** start of Dataset content **

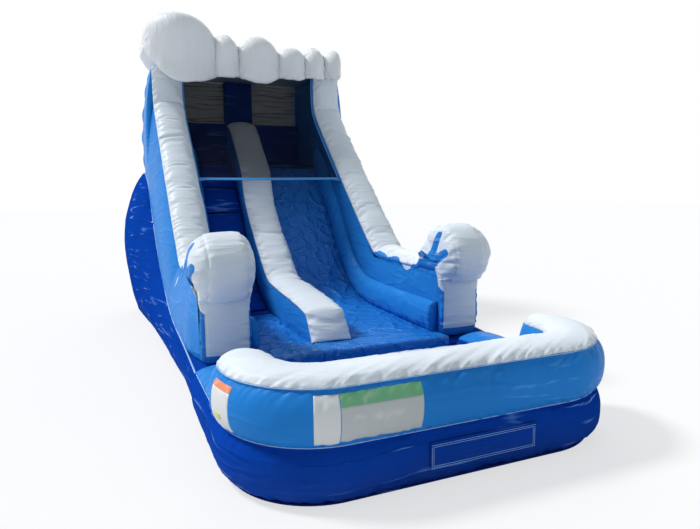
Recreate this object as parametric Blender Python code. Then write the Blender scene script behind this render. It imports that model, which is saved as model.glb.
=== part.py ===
"""Inflatable water slide: one climbing lane and one slide lane between tall side walls,
a wave crest over the platform, and a splash pool in front. Front faces -Y, metres, +Z up.
"""

from math import asin, cos, hypot, pi, sin

import bmesh
import bpy
from mathutils import Vector

# Clearance between pieces that touch, and the skin of the hollow chambers
gap = 0.0003
skin = 0.030
sheet_thickness = 0.010

# Lengths along Y, from the pool front to the rear
pool_length = 2.04
runout_length = 1.90
slope_run = 2.41
platform_length = 1.07
rear_wall_depth = 0.35
rear_bulge = 0.22
sleeve_length = 0.42

# Heights
deck_height = 0.445
platform_height = 2.54
wall_rise = 1.56
wall_shelf_height = 1.20
pool_seam_height = 0.448
pool_band_height = 0.412
rim_crown = 0.095

# Widths across X
lane_half_width = 1.125
wall_thickness = 0.45
seam_overhang = 0.115
hull_bulge = 0.42
pool_side_reach = 0.605
pool_wall_thickness = 0.52
pool_corner_radius = 0.78
pool_seam_inset = 0.04
pool_foot_inset = 0.09

# Centre divider
divider_centre = -0.17
divider_width = 0.44
divider_nose_setback = 0.295
divider_nose_lean = 0.23
divider_low_height = 0.43
divider_low_run = 1.65
divider_bend_height = 1.77
divider_bend_run = 2.63
divider_step_lean = 0.07
divider_net_clearance = 0.045
divider_top_share = 0.86
divider_back_length = 0.20
divider_cap_depth = 0.08

# White caps, beds, bolsters and steps
cap_depth = 0.10
cap_edge_share = 0.45
bed_thickness = 0.050
bed_valley_depth = 0.012
slide_channel_count = 4
climb_channel_count = 3
centre_channel_count = 2
platform_channel_count = 7
liner_thickness = 0.004
bolster_height = 0.36
bolster_depth = 0.12
step_count = 6
step_rise = 0.085
step_side_clearance = 0.045
first_step_share = 0.07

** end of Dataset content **

Write out, unaltered, the lines from the opening of the listing through the line that includes "sheet_thickness = 0.010".

- _Full output_
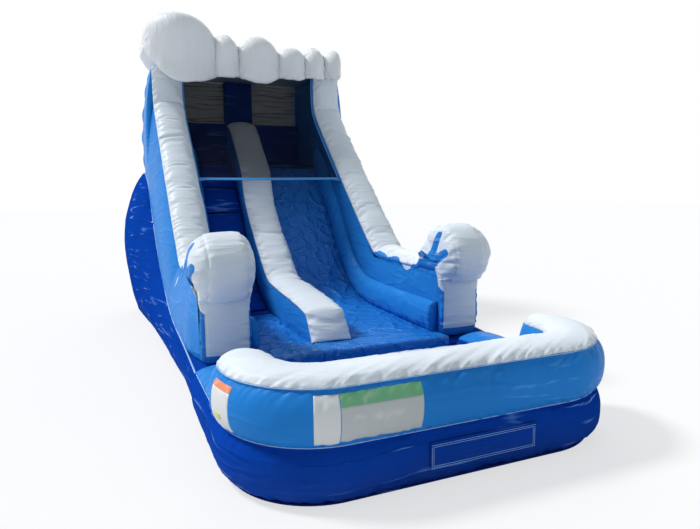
Recreate this object as parametric Blender Python code. Then write the Blender scene script behind this render. It imports that model, which is saved as model.glb.
=== part.py ===
"""Inflatable water slide: one climbing lane and one slide lane between tall side walls,
a wave crest over the platform, and a splash pool in front. Front faces -Y, metres, +Z up.
"""

from math import asin, cos, hypot, pi, sin

import bmesh
import bpy
from mathutils import Vector

# Clearance between pieces that touch, and the skin of the hollow chambers
gap = 0.0003
skin = 0.030
sheet_thickness = 0.010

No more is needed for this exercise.